CONVERSATION WITH JANE BIRKIN

(photo © Nico Bustos)

Jane Birkin will be at FIAF on January 29 to talk about her life and career (photo © Nico Bustos)

Who: Jane Birkin, Elia Einhorn
What: An evening with Jane Birkin
Where: French Institute Alliance Française, Florence Gould Hall, 55 East 59th St. between Madison & Park Aves., 212-355-6160
When: Monday, January 29, $35, 7:00
Why: In 2010, London-born French actress, model, and singer appeared at the French Institute Alliance Française for two concerts and a staged reading with Wajdi Mouawad. On January 29, she returns to FIAF for a conversation, Q&A, and book signing three days before her highly anticipated “Birkin Gainsbourg The Symphonic” show at Carnegie Hall with Wordless Music Orchestra, pianist Nobuyuki Nakajima, and special guest Rufus Wainwright. In 2013, Birkin told the Independent that she found it “very flattering to have the most beautiful songs, probably, in the French language written for one,” referring to Gainsbourg, who passed away in 1991 at the age of sixty-two, while also asking, “How much talent did I really have? Perhaps not that much.” Birkin first caught the public’s attention with roles in such films as Richard Lester’s The Knack . . . and How to Get It, Michelangelo Antonioni’s Blowup and Kaleidoscope, and Joe Massott’s Wonderwall. (She has also been in films by Jacques Rivette, James Ivory, and Hong Sang-soo.) Birkin is most famous for the ten-year relationship she had with Serge Gainsbourg, with whom she made several films and records, including the album and movie Je t’aime . . . moi non plus; they also had a child together, actress and singer Charlotte Gainsbourg (Antichrist, Melancholia). In addition, Birkin has children from her relationships with British composer John Barry and French director Jacques Doillon, as well as five grandchildren. The seventy-one-year-old philanthropist and two-time César nominee recently announced her retirement from acting after starring in the Oscar-winning short La femme et le TGV. Birkin’s achievements are many, but for the fashion-obsessed crowd, she’s probably most adored as the inspiration for the Hermés Birkin bag — one can barely type it without calling it “the iconic Birkin bag” — an incredibly expensive, instantly recognizable handbag from the high-end French accessories firm. The English-language conversation at FIAF, moderated by Pitchfork’s Elia Einhorn, will be followed by a signing of Birkin’s Attachments, her 2014 photo-essay collaboration with photographer Gabrielle Crawford.

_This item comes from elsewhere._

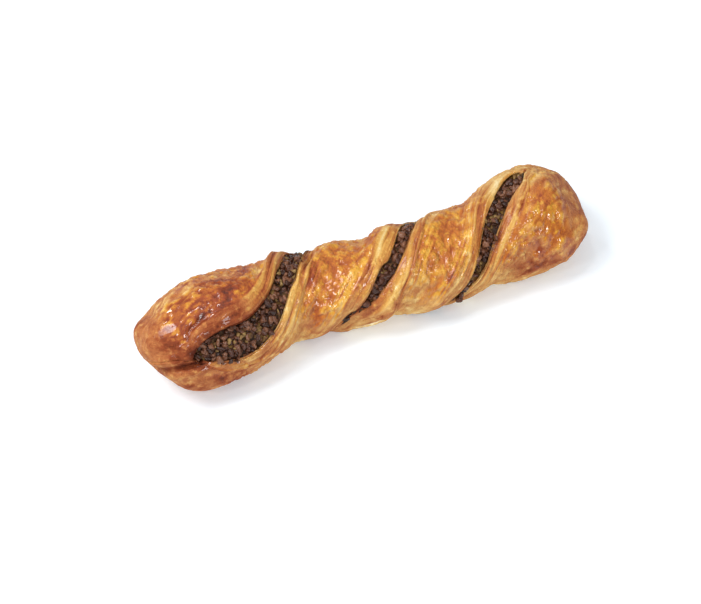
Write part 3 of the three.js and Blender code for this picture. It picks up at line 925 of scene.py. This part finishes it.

SUNDAY SESSIONS: ANTI BODIES

Analisa Teachworth and Jonas Wendelin, Dependency Demographics, 2017; Photo: Hamburger Bahnhof Museum

Analisa Teachworth and Jonas Wendelin, seen above performing “Dependency Demographics” last year in Germany, will be at MoMA PS1 for “Anti Bodies” on January 28 (photo courtesy Hamburger Bahnhof Museum)

MoMA PS1
22-25 Jackson Ave. at 46th Ave.
Sunday, January 28, $15, 2:00 – 6:00
718-784-2084
www.moma.org
topicalcream.info

For the January 28 edition of its Sunday Sessions series held in the VW Dome, MoMA PS1 is teaming with Topical Cream, a self-described “New York-based platform [that] has supported a community of artists, writers, designers, and technologists through digital publishing and public programming initiatives.” From 2:00 to 6:00, there will be live performances, readings, film, and installations exploring how artists deal with self-preservation and resistance. The afternoon includes a performance by Analisa Teachworth with Jonas Wendelin, videos presented by Jacksonville-based artist Redeem Pettaway, live music by Zsela and Deli Girls, and a new piece by Julia Scher on surveillance and security. In addition, there will be video and poetry in the main museum building by Michelle Young Lee, Sara Hornbacher, Sarah Zapata, Maya Martinez, Rin Johnson, Sophia Le Fraga, and Natasha Stagg.